Every lover of film knows that film has the power to mold, change one’s life. It does- or at least we have to believe it does. So it is with any kind of love. But in the spring of 1968, film lovers, for a brief period of time, believed that they could change the world with their love and their art. The removal of Henry Langois, the founder of Cinematheque Francais, lead to a protest for cinema which only proved to be a snowball rolling downhill which grew in to a popular revolt, firebombs, riots, politics and more. It became a worldwide phenomenon and ‘gave birth’ to modern cinema.

I am 24 and love films. I discuss the merits of Chaplin over Keaton, Beatles over Elvis and Hendrix over Clapton in the same breath- in the same breath as the issues like the Vietnam war (assisted by Apocalypse Now, Platoon, Born on the Fourth of July), of Christ (The Passion, Last Temptation), of the holocaust, of everything. The characters in Bernardo Bertolucci’s magnificent ‘The Dreamers’ have a belief structure based on what they absorb from film.

Millions

Before there was Slumdog, there was little Damien who found himself with a very large amount of money. This is a wonderful movie by Danny Boyle, better known for Slumdog Millionaire and Trainspotting, about a very young boy who finds himself with a very large pile of cash.

The Fall

The most visually stunning movie of the decade before Avatar, was Tarsem’s The Fall. And I believe it would still give Avatar a run for its money, because these are not special effects. In many ways it is similar to Pan’s Labyrinth, the story of a young girl’s fantasy that takes her away from her the pain around her.

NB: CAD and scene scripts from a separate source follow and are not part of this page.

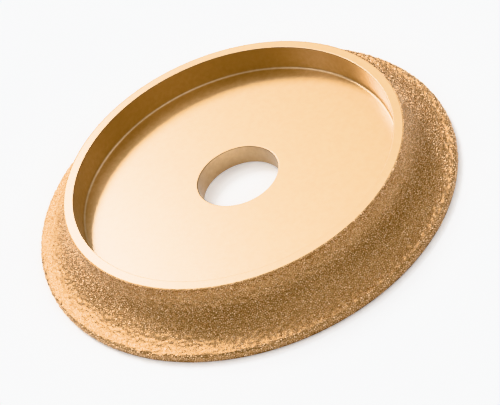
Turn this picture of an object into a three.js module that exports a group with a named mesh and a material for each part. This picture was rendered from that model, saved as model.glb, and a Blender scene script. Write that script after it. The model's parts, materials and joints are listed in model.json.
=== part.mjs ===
// A vacuum-brazed diamond profile wheel that rounds the edges of stone slabs.
//
// Millimetres. +Z runs along the bore, from the flat back face towards the open side of the
// recess. The origin is the centre of the bore on the back face, which is the face that the
// machine's inner flange clamps.
//
// The wheel is one turned steel blank (a web, a drum-shaped rim and a coved flange that ends in
// a thin lip) with two layers round its working face: the braze bond and the diamond grit.
// Every piece is a solid of revolution. Neighbouring layers share the points of the line where
// they meet, so they touch all round and don't overlap.

import * as THREE from 'three';

// Driving dimensions. Sizes of the working face are over the grit.
const OUTSIDE_DIAMETER = 115;
const PROFILE_RADIUS = 10;
const LIP_HEIGHT = 2.8;
const LIP_TIP_RADIUS = 1.2;
const RIM_LAND = 0.8;
const RIM_WALL = 2.5;
const WEB_THICKNESS = 6;
const BORE_DIAMETER = 22.23;

// Layers on the working face.
const BOND_THICKNESS = 0.3;
const GRIT_STAND = 0.25;
const COAT_BACK_CLEARANCE = 0.12;

// Turned corners.
const FLOOR_FILLET = 0.6;
const RIM_INNER_BREAK = 0.25;
const RIM_OUTER_BREAK = 0.15;
const BORE_BREAK = 0.3;
const LIP_UNDER_RADIUS = 0.8;

// Facets.
const SECTORS = 80;
const COVE_STEPS = 8;
const NOSE_STEPS = 3;
const UNDER_STEPS = 2;
const FILLET_STEPS = 3;

// Sizes that follow from the ones above.
const QUARTER_TURN = Math.PI / 2;
const COAT_THICKNESS = BOND_THICKNESS + GRIT_STAND;
const OVERALL_HEIGHT = LIP_HEIGHT + PROFILE_RADIUS + RIM_LAND;
const TIP_RADIUS = OUTSIDE_DIAMETER / 2;
const COVE_CENTRE = { r: TIP_RADIUS - LIP_TIP_RADIUS, z: LIP_HEIGHT + PROFILE_RADIUS };
const NOSE_CENTRE = { r: COVE_CENTRE.r, z: LIP_HEIGHT - LIP_TIP_RADIUS };
const RIM_OUTER_RADIUS = COVE_CENTRE.r - PROFILE_RADIUS - COAT_THICKNESS;
const RECESS_RADIUS = RIM_OUTER_RADIUS - RIM_WALL;
const UNDER_CENTRE = { r: TIP_RADIUS - COAT_THICKNESS - LIP_UNDER_RADIUS, z: LIP_UNDER_RADIUS };

// The coat ends part way round the lip's under edge, just clear of the back face.
const COAT_END_ANGLE = Math.asin(
  (LIP_UNDER_RADIUS - COAT_BACK_CLEARANCE) / (LIP_UNDER_RADIUS + COAT_THICKNESS),
);

/** Points along an arc in the half section, both ends included. */
function arc(centre, radius, fromAngle, toAngle, steps) {
  const points = [];
  for (let i = 0; i <= steps; i += 1) {
    const angle = THREE.MathUtils.lerp(fromAngle, toAngle, i / steps);
    points.push(new THREE.Vector2(
      centre.r + radius * Math.cos(angle),
      centre.z + radius * Math.sin(angle),
    ));
  }
  return points;
}

/** The working face at a depth under the grit's tips, from the rim's top edge to the lip. */
function workingFace(depth) {
  const above = COAT_THICKNESS - depth;
  const top = new THREE.Vector2(RIM_OUTER_RADIUS + above, OVERALL_HEIGHT - RIM_OUTER_BREAK);
  const cove = arc(COVE_CENTRE, PROFILE_RADIUS + depth, Math.PI, Math.PI + QUARTER_TURN, COVE_STEPS);
  const nose = arc(NOSE_CENTRE, LIP_TIP_RADIUS - depth, QUARTER_TURN, 0, NOSE_STEPS);
  const under = arc(UNDER_CENTRE, LIP_UNDER_RADIUS + above, 0, -COAT_END_ANGLE, 1);
  return [top, ...cove, ...nose.slice(1), ...under];
}

/**
 * A solid of revolution about Z. The half section is listed down the outside and back up the
 * inside. The lathe wants it the other way round and closed on itself.
 */
function revolve(section) {
  const closed = [...section, section[0].clone()].reverse();
  const geometry = new THREE.LatheGeometry(closed, SECTORS);
  geometry.rotateX(QUARTER_TURN);
  return geometry;
}

/** A named piece with its own finish. */
function piece(name, geometry, finish) {
  const mesh = new THREE.Mesh(geometry, new THREE.MeshStandardMaterial(finish));
  mesh.name = name;
  return mesh;
}

/** One layer on the working face, between two depths under the grit's tips. */
function layer(outerDepth, innerDepth) {
  return revolve([...workingFace(outerDepth), ...workingFace(innerDepth).reverse()]);
}

/** The turned blank, its half section followed from the rim's top edge down the outside. */
function steelBody() {
  const boreRadius = BORE_DIAMETER / 2;
  const point = (r, z) => new THREE.Vector2(r, z);
  const under = arc(UNDER_CENTRE, LIP_UNDER_RADIUS, -COAT_END_ANGLE, -QUARTER_TURN, UNDER_STEPS);
  const bore = [
    point(boreRadius + BORE_BREAK, 0),
    point(boreRadius, BORE_BREAK),
    point(boreRadius, WEB_THICKNESS - BORE_BREAK),
    point(boreRadius + BORE_BREAK, WEB_THICKNESS),
  ];
  const filletCentre = { r: RECESS_RADIUS - FLOOR_FILLET, z: WEB_THICKNESS + FLOOR_FILLET };
  const fillet = arc(filletCentre, FLOOR_FILLET, -QUARTER_TURN, 0, FILLET_STEPS);
  const rimTop = [
    point(RECESS_RADIUS, OVERALL_HEIGHT - RIM_INNER_BREAK),
    point(RECESS_RADIUS + RIM_INNER_BREAK, OVERALL_HEIGHT),
    point(RIM_OUTER_RADIUS - RIM_OUTER_BREAK, OVERALL_HEIGHT),
  ];
  return revolve([...workingFace(COAT_THICKNESS), ...under.slice(1), ...bore, ...fillet, ...rimTop]);
}

const wheel = new THREE.Group();
wheel.add(piece('steel_body', steelBody(), {
  color: 0xf4cc96,
  roughness: 0.38,
  metalness: 0.9,
}));
wheel.add(piece('braze_bond', layer(GRIT_STAND, COAT_THICKNESS), {
  color: 0xb98a52,
  roughness: 0.5,
  metalness: 0.8,
}));
wheel.add(piece('diamond_grit', layer(0, GRIT_STAND), {
  color: 0xcfa46c,
  roughness: 0.42,
  metalness: 0.7,
}));

export default wheel;
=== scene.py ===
"""A vacuum-brazed diamond profile wheel, laid on a pale bench top.

The wheel is a turned steel blank in gold lacquer, with a layer of nickel braze round its coved
working face and many thousands of diamond crystals that stand out of the braze. Everything is in
metres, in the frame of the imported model: +Z runs along the bore, from the flat back face towards
the open side of the recess.
"""

import json
import logging
import math
import random
from dataclasses import dataclass, field
from enum import Enum

import bmesh
import bpy
import numpy as np
from mathutils import Matrix, Vector, noise

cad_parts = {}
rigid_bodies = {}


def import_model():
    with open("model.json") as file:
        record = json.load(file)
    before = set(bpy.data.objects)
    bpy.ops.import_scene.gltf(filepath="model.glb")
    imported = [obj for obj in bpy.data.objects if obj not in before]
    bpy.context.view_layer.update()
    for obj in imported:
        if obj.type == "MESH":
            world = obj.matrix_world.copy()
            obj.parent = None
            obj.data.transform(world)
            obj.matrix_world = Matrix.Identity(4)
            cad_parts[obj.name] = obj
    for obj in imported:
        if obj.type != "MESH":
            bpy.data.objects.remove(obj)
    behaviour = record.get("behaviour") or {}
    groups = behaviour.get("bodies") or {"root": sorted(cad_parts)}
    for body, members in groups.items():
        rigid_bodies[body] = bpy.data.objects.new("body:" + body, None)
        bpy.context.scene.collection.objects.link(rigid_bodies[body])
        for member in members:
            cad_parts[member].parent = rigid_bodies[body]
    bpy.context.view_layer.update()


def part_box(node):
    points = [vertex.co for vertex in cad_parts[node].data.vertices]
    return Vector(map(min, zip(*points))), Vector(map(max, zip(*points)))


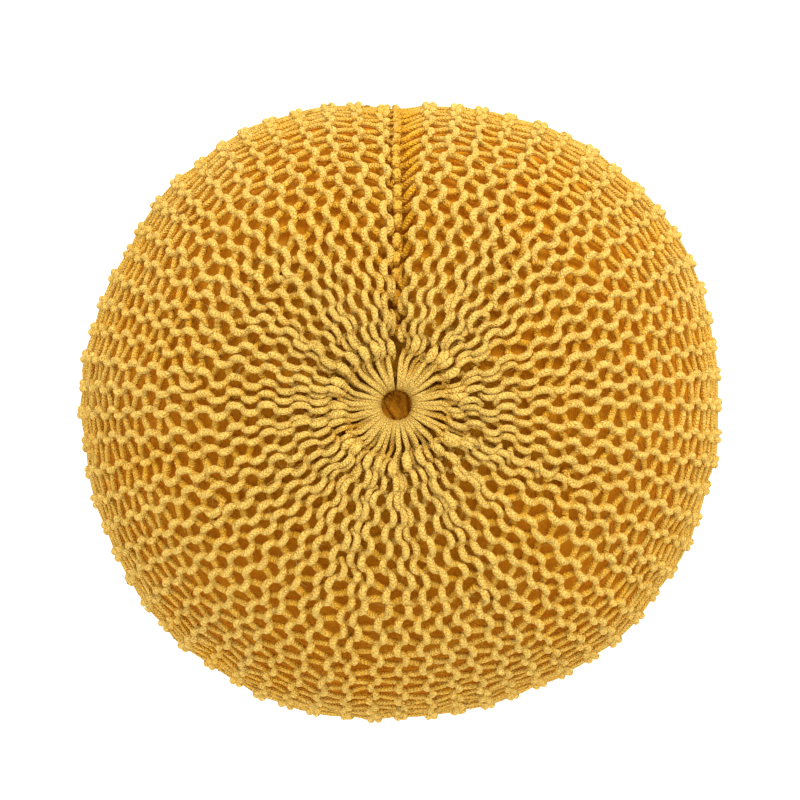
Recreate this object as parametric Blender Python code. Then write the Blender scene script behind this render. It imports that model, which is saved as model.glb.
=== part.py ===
"""A round knitted pouf: a cover of plain knitting, purl side out, gathered round a filled casing.

Metres, +Z up. The pouf stands on its flat underside, and its origin is under the middle of its
outline. Clock angles are read from above, in degrees: 0 is +Y, where the cover's seam runs, and 90
is +X. A section is a row of (radius, height) points, with the radius measured from the holes' axis.
"""

import math

import bmesh
import bpy
import numpy as np

# Driving sizes
HEIGHT = 0.350
WIDEST_AT = 0.165  # height of the widest line round the side
OUTLINE_STEP = 20  # degrees between the outline's rows
OUTLINE = (  # radius of the widest line from the holes' axis, clockwise from the seam
    0.234, 0.243, 0.252, 0.257, 0.253, 0.253, 0.253, 0.252, 0.246,
    0.246, 0.251, 0.252, 0.250, 0.247, 0.247, 0.244, 0.246, 0.243,
)
CROWN_POWER = 2.2  # 2 is an ellipse, more is squarer
SIDE_POWER = 2.1
FLAT_RADIUS = 0.128  # the underside is flat from here in to GATHER_REACH
GATHER_REACH = 0.058
GATHER_SINK = 0.011  # how far the cover sinks towards each hole
HOLE_RADIUS = 0.0117
CORD = 0.0066  # the knitting cord
COVER = 2.1 * CORD  # the knitting is two cords thick, with its ridges in front and legs behind
GAP = 0.0004  # between pieces that touch

# The seam lies in a trench, and its sewing cord lies in the bottom of it
SEAM_DEPTH = 0.0085
SEAM_HALF_WIDTH = 0.008
SEAM_CORD_LIFT = 0.0041  # the cord's middle above the bottom of the trench
SEAM_STARTS, SEAM_CORD_ENDS = 0.022, 0.045  # radii, short of each hole, where each fades or stops

# Soft hollows between the lumps of the filling
HOLLOWS = (  # clock angle, height, reach, depth
    (28, 0.300, 0.060, 0.0030),
    (80, 0.060, 0.045, 0.0045),
    (118, 0.270, 0.050, 0.0030),
    (163, 0.085, 0.050, 0.0050),
    (205, 0.290, 0.060, 0.0035),
    (255, 0.070, 0.045, 0.0045),
    (292, 0.255, 0.050, 0.0030),
    (335, 0.075, 0.045, 0.0040),
)

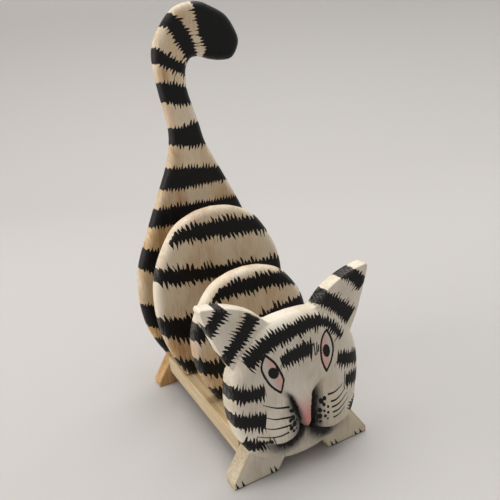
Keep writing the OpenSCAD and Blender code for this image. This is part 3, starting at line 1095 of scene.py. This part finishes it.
    def marks(self, points: np.ndarray) -> dict:
        """Returns the face's strokes, lines, eyes and soft shading."""
        return {**self.brushed(points), **self.drawn(points), **self.shaded(points)}

    def brushed(self, points: np.ndarray) -> dict:
        """Lays the toothed strokes.

        Args:
            points: the points to paint.

        Returns:
            How far each point lies inside the nearest stroke, and its place there.
        """
        count = len(points)
        ink, across, along = np.full(count, FAR), np.zeros(count), np.zeros(count)
        for number, (path, widths) in enumerate(self.strokes()):
            distance, at, before = along_stroke(points, path)
            half = np.interp(at / (at + before).max(), np.linspace(0, 1, len(widths)), widths)
            # The ends are steeper than the sides, so that teeth hardly reach past them
            value = np.minimum(half - np.abs(distance), 3 * before + 1.5)
            better = value > ink
            ink[better] = value[better]
            # Each stroke takes its teeth from a part of the pattern of its own
            across[better] = at[better] + 50 * number
            along[better] = distance[better] + 30 * number
        return {"ink": ink, "across": across, "along": along}

    def drawn(self, points: np.ndarray) -> dict:
        """Draws the thin lines, the dots and the eyes.

        Args:
            points: the points to paint.

        Returns:
            How far each point lies inside a line and inside an eye, and how pink it is.
        """
        count = len(points)
        line, eye, blush = np.full(count, FAR), np.full(count, FAR), np.zeros(count)
        for path, (first, last) in self.lines():
            distance, at, _ = to_segments(points, path, False)
            half = first + (last - first) * at / length_of(path)
            line = np.maximum(line, half - distance)
        for middle, radius in self.dots():
            line = np.maximum(line, radius - np.linalg.norm(points - middle, axis=1))
        for path, (x, z), (rx, rz), (side, start, slant) in self.eyes():
            depth = inside_by(points, path)
            eye = np.maximum(eye, depth)
            line = np.maximum(line, self.eye_line - np.abs(depth + 0.2))
            # Each pupil is drawn a little askew
            out = (points[:, 0] - x) / rx
            up = (points[:, 1] - z + 0.35 * (points[:, 0] - x)) / rz
            line = np.maximum(line, (1 - np.hypot(out, up)) * min(rx, rz))
            blush = np.where(depth > -3, (side * out + start + slant * up) * 1.6, blush)
        return {"line": line, "eye": eye, "blush": blush}

    def shaded(self, points: np.ndarray) -> dict:
        """Smokes black and painted shade into the grooves and under the pads, and paints the nose
        and the worn paws.

        Args:
            points: the points to paint.

        Returns:
            How black, how pink and how bare each point is.
        """
        x, z = points[:, 0], points[:, 1]
        smoke_and_shade = np.zeros(len(points))
        # Smoke and painted shade darken the grooves: beside the nose the black fades in from
        # above, and under the pads it fades out
        for (path, _, _), dark_side, fade, beside_nose in zip(
                self.grooves(), (1, -1, -1, 1), (7, 6, 8, 8), (True, True, False, False)):
            distance, at, side = to_segments(points, path, False)
            shaded = np.exp(-(distance / np.where(side * dark_side < 0, fade, 1.6)) ** 1.3)
            if beside_nose:
                shaded *= smooth_step(at, -2, 15)
            else:
                shaded *= 1 - 0.75 * smooth_step(at, 12, length_of(path))
            smoke_and_shade = np.maximum(smoke_and_shade, shaded)
        # The chin under the pads is darkened, partly with smudges and partly with painted shade,
        # and the nose's ridge is kept clean
        chin = 0.32 * swell(points, -2, 27, 34, 17) * (z < 36)
        smoke_and_shade = np.maximum(1 - (1 - smoke_and_shade) ** 1.9, chin)
        past, tip = np.abs(x) - self.nose_half(z), z + 0.35 * x
        on_ridge = (1 - smooth_step(past, 0, 1.2)) * smooth_step(tip, 35.6, 37)
        smoke_and_shade *= 1 - on_ridge
        nose = on_ridge * (1 - 0.85 * smooth_step(z, 44, 64)) * (1 - smooth_step(z, 58, 74))
        paw = (1 - smooth_step(inside_by(points, self.face()), -1.5, 0.5)) * (z < 45)
        edge = 1 - smooth_step(inside_by(points, self.outline()), 0, 2)
        return {"smoke_and_shade": smoke_and_shade, "nose": nose, "bare": paw * (0.15 + 0.55 * edge)}

    def back_marks(self, count: int) -> dict:
        """Returns a back that has stripes but no face."""
        none, clear = np.full(count, FAR), np.zeros(count)
        return {"line": none, "eye": none, "smoke_and_shade": clear, "nose": clear}


@dataclass
class BasePlank:
    """The bare plank that joins the head board to the tail board."""

    node: str = "base_plank"
    finish: BareWood = BareWood()

    def dress(self) -> None:
        """Gives the CAD plank its wood."""
        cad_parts[self.node].material_slots[0].material = self.finish.material()


@dataclass
class Fasteners:
    """Dowels in the ends of the plank, and screws up into the panels."""

    dowels: tuple = ("front_dowel_left", "front_dowel_right", "rear_dowel_left",
                     "rear_dowel_right")
    screws: tuple = ("front_panel_screw_left", "front_panel_screw_right",
                     "middle_panel_screw_left", "middle_panel_screw_right")

    def dress(self) -> None:
        """Gives the CAD dowels and screws their wood and steel."""
        for names, material in ((self.dowels, TurnedWood().material()),
                                (self.screws, ScrewSteel().material())):
            for name in names:
                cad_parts[name].material_slots[0].material = material


# ---- Studio -----------------------------------------------------------------


@dataclass
class Studio:
    """Pale seamless paper, soft lamps and the camera."""

    camera_at: tuple = (-180.36, -390.30, 288.10)
    azimuth: float = -0.461406
    elevation: float = 0.300770
    roll: float = -0.095541
    focal_px: float = 519.9
    paper: str = "#BFBCB9"
    paper_far: str = "#BBB8B5"
    beyond: str = "#CFCCC9"
    # In metres: half the paper's width and its near end, the turn upwards, and its top
    paper_w: float = 6.0
    turn_y: float = 1.1
    turn_r: float = 0.6
    paper_top: float = 3.0

    def seen(self, tree: Tree) -> Socket:
        """Tells rays that show a surface from rays that only carry its light.

        Args:
            tree: the node tree.

        Returns:
            1 where the camera, a reflection or clear glass sees the surface, or else 0.
        """
        seen = 0.0
        for ray in ("Is Camera Ray", "Is Glossy Ray", "Is Transmission Ray"):
            seen = add(tree, "Math", (seen, add(tree, "LightPath", out=ray)),
                       operation="MAXIMUM")
        return seen

    def sweep(self) -> None:
        """Makes the paper: flat under the cat, and curved up behind it."""
        profile = [(-self.paper_w, 0.0)]
        for degrees in np.linspace(0, 90, 13):
            turn = math.radians(degrees)
            profile.append((self.turn_y + self.turn_r * math.sin(turn),
                            self.turn_r - self.turn_r * math.cos(turn)))
        profile.append((self.turn_y + self.turn_r, self.paper_top))
        turn = Matrix.Rotation(self.azimuth, 3, "Z")
        points = []
        for y, z in profile:
            points += [turn @ Vector((x, y, z)) for x in (-self.paper_w, self.paper_w)]
        faces = [(2 * k, 2 * k + 1, 2 * k + 3, 2 * k + 2) for k in range(len(profile) - 1)]
        mesh = bpy.data.meshes.new("paper_sweep")
        mesh.from_pydata(points, [], faces)
        mesh.shade_smooth()
        mat, tree, shader = new_material("seamless_paper_matt")
        # Its clouding is over a metre wide, far too faint and broad to read as a pattern
        tone = streaks(tree, add(tree, "TexCoord", out="Object"), (1250, 1250, 1250), 1.0)
        colour = add(tree, "Mix", {0: tone, 6: linear(self.paper), 7: linear(self.paper_far)},
                     **COLOURS)
        feed(tree, shader, {"Base Color": colour, "Roughness": 0.9})
        # Past the lamps' reach the paper looks as pale as it does near the cat
        far = add(tree, "VectorMath", (add(tree, "TexCoord", out="Object"),), "Value",
                  operation="LENGTH")
        past = add(tree, "MapRange", (far, 1.9, 3.4, 0.0, 1.0), **SMOOTH)
        shown = add(tree, "Math", (past, self.seen(tree)), operation="MULTIPLY")
        pale = add(tree, "Emission", (linear(self.beyond), 1.0))
        mixed = add(tree, "MixShader", (shown, shader.outputs[0], pale))
        feed(tree, tree.nodes["Material Output"], {"Surface": mixed})
        mesh.materials.append(mat)
        piece = bpy.data.objects.new("paper_sweep", mesh)
        bpy.context.scene.collection.objects.link(piece)

    def lamp(self, name: str, at: tuple, size: float, watts: float, colour: str) -> None:
        """Adds a square soft lamp that is turned to the middle of the cat.

        Args:
            name: the lamp's name.
            at: its place, in metres.
            size: its side, in metres.
            watts: its power.
            colour: its colour.
        """
        data = bpy.data.lights.new(name, "AREA")
        data.size = size
        data.energy = watts
        data.color = linear(colour)[:3]
        lamp = bpy.data.objects.new(name, data)
        lamp.location = at
        toward = Vector((0, 0, 0.12)) - Vector(at)
        lamp.rotation_euler = toward.to_track_quat("-Z", "Y").to_euler()
        bpy.context.scene.collection.objects.link(lamp)

    def camera(self) -> None:
        """Sets the camera at the photograph's place and angle."""
        a, e, r = self.azimuth, self.elevation, self.roll
        back = Vector((math.sin(a) * math.cos(e), -math.cos(a) * math.cos(e), math.sin(e)))
        right = Vector((math.cos(a), math.sin(a), 0))
        up = back.cross(right)
        turned = right * math.cos(r) + up * math.sin(r)
        upward = up * math.cos(r) - right * math.sin(r)
        data = bpy.data.cameras.new("camera")
        data.sensor_width = 36
        data.lens = self.focal_px / 500 * 36
        data.clip_start = 0.01
        camera = bpy.data.objects.new("camera", data)
        place = Matrix((turned, upward, back)).transposed().to_4x4()
        place.translation = Vector(self.camera_at) * MM
        camera.matrix_world = place
        bpy.context.scene.collection.objects.link(camera)
        bpy.context.scene.camera = camera

    def world(self) -> None:
        """Sets an even soft light all round, which looks pale where it is seen."""
        world = bpy.data.worlds.new("studio")
        world.use_nodes = True
        tree = world.node_tree
        light = add(tree, "Background", (linear("#E6E6E8"), 0.46))
        pale = add(tree, "Background", (linear(self.beyond), 1.0))
        mixed = add(tree, "MixShader", (self.seen(tree), light, pale))
        feed(tree, tree.nodes["World Output"], {"Surface": mixed})
        bpy.context.scene.world = world

    def build(self) -> None:
        """Builds the set."""
        self.camera()
        self.sweep()
        self.lamp("key_above_behind", (0.3, 0.45, 3.0), 2.4, 80, "#FFFEFC")
        self.lamp("side_left", (-1.9, 0.4, 0.8), 1.4, 21, "#FFFCF8")
        self.lamp("side_right", (1.9, 0.1, 0.9), 1.4, 4, "#FBFCFF")
        self.world()
        bpy.context.scene.view_settings.view_transform = "Standard"


# ---- Stripes ----------------------------------------------------------------

FRONT_STRIPES = [
    [[-60, 131], [-36, 133.5], [-22, 136.5], [-12, 138], [0, 138], [12, 137.5],
     [22, 136.5], [32, 134.5], [40, 130.5], [48, 121], [60, 110], [60, 104], [44, 118],
     [30, 121.5], [14, 123.6], [0, 124], [-14, 124], [-24, 124], [-36, 122], [-60, 120]],
    [[-70, 112], [-20, 102], [4, 101], [27, 105], [53, 109], [70, 112],
     [70, 97], [53, 94], [0, 86], [-30, 88], [-70, 97]],
    [[-70, 80], [-53, 77], [-40, 71], [0, 68], [40, 71], [70, 80],
     [70, 67], [42, 57], [0, 54], [-42, 57], [-55, 64], [-70, 66]],
    [[-70, 50], [-48, 47], [-39, 45], [0, 44], [39, 45], [70, 50],
     [70, 33], [36, 31], [0, 32], [-36, 31], [-46, 33], [-70, 34]],
]
MIDDLE_STRIPES = [
    [[-70, 166], [-43, 173], [-16, 177], [14, 176], [40, 172], [70, 160],
     [70, 150], [51, 156], [-18, 162], [-53, 163], [-70, 158]],
    [[-80, 145], [-63, 144], [-21, 136], [58, 128], [80, 126],
     [80, 110], [58, 113], [-8, 121], [-48, 125], [-67, 132], [-80, 134]],
    [[-80, 99], [-68, 97], [-37, 91], [0, 88], [60, 90], [80, 94],
     [80, 74], [60, 70], [0, 66], [-41, 68], [-64, 78], [-80, 81]],
    [[-80, 58], [-60, 54], [-41, 47], [0, 45], [60, 54], [80, 58],
     [80, 46], [54, 45], [0, 32], [-45, 33], [-54, 45], [-80, 50]],
]
TAIL_STRIPES = [
    [[21, 372], [24, 352], [25, 340], [30, 330], [29, 310], [80, 310], [80, 376]],
    [[-10, 370], [-3, 360], [8, 352], [16, 339], [21, 321], [21, 310], [11, 308], [11, 318],
     [2, 335], [-4, 346], [-13, 351], [-24, 356]],
    [[-34, 336], [-23, 332], [-10, 324], [9, 313], [16, 306], [13, 299], [7, 305], [-9, 312],
     [-25, 320], [-34, 323]],
    [[-34, 301], [-23, 300], [-4, 298], [8, 292], [20, 288], [20, 278], [8, 280], [-2, 279],
     [-21, 285], [-34, 288]],
    [[-34, 256], [-17, 258], [0, 259], [15, 262], [35, 264], [35, 241], [23, 241], [3, 240],
     [-18, 245], [-34, 248]],
    [[-55, 222], [-25, 222], [0, 220], [32, 216], [55, 214], [60, 203], [38, 203], [-13, 202],
     [-34, 204], [-60, 206]],
    [[-75, 183], [-43, 184], [-15, 185], [45, 183], [80, 182], [80, 167], [45, 167],
     [-23, 168], [-49, 170], [-80, 172]],
    [[-85, 152], [-61, 150], [-44, 145], [0, 143], [44, 145], [85, 152], [85, 134], [66, 131],
     [52, 126], [0, 125], [-52, 125], [-66, 133], [-85, 136]],
    [[-90, 96], [-70, 94], [-57, 91], [0, 88], [57, 91], [90, 96], [90, 74], [65, 71],
     [56, 66], [0, 65], [-56, 66], [-65, 71], [-90, 74]],
    [[-80, 60], [-59, 54], [-40, 50], [40, 50], [59, 54], [80, 60], [64, 38], [50, 37],
     [0, 36], [-50, 37], [-64, 38]],
]


def main() -> None:
    """Builds the studio and every piece of the rack, in order."""
    logging.basicConfig(level=logging.INFO, format="%(name)s: %(message)s")
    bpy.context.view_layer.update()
    Studio().build()
    log.info("studio: paper, lamps and camera")
    body = BrushedPaint("poster_paint_brushed_body")
    tail = BrushedPaint("poster_paint_brushed_tail", thin_share=0.7, tooth_mm=4.8,
                        tooth_pitch_mm=3.1, dry_share=0.12)
    boards = [
        HeadBoard("front_board", FacePaint(), "face_paint"),
        BodyPanel("front_panel", body, "striped_paint", stripes=FRONT_STRIPES,
                  short_above=117.0, short_by=4.0),
        BodyPanel("middle_panel", body, "striped_paint", stripes=MIDDLE_STRIPES),
        TailBoard("rear_board", tail, "striped_paint", stripes=TAIL_STRIPES),
    ]
    for board in boards:
        piece = board.build()
        log.info("%s: %d faces", piece.name, len(piece.data.polygons))
    BasePlank().dress()
    log.info("base_plank: bare wood")
    Fasteners().dress()
    log.info("fasteners: 4 dowels and 4 screws")


if __name__ == "__main__":
    main()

Where in Pan’s Labyrinth we want to believe the fantasy for the sake of the girl, here we want to believe it for the sake of her story-teller, the ‘fallen’ actor who has the girl steal pain-killers for him.

Pan’s Labyrinth

Which brings us to Pan’s Labyrinth. It’s a brutal but haunting fantasy. It is the story of a young girl who lives in a fantasy world of her mind (or is it?) to escape the gruesome reality of the world around her. This is one of my favorite movies of all time.

Once

Once is a partly improvised, partly scripted film about a young man and a young woman who meet by chance and almost fall in love over the course of a day. But in the process, they compose a beautiful song, which might be all that’s left of their relationship when all is said and done.

But at least they had the song. And the Oscar acceptance speech by the two of them (Glen Hansard and Marketa Irglova) for the song was probably my favorite Oscar moment ever.

Me and You and Everyone We Know

What I wrote about it 4 years ago:

Hands down my favorite film of the year. Miranda July is my hero, a star– fresh and vibrant, a performance artist, writer, director and an actress after my heart. This is a film about simple love and simple sex and candid people with transparent intentions, with a straightforward manner. A younger Hollywood. But was Hollywood ever this fresh and uncynical? The lack of cynicism is what makes the characters of Me and You… alike and sets them vastly apart from everyone else they encounter. The scene where Mirana July and John Hawkes walk to his car as a metaphor for the relationship they could have had was one of the best scenes in a movie in a long time.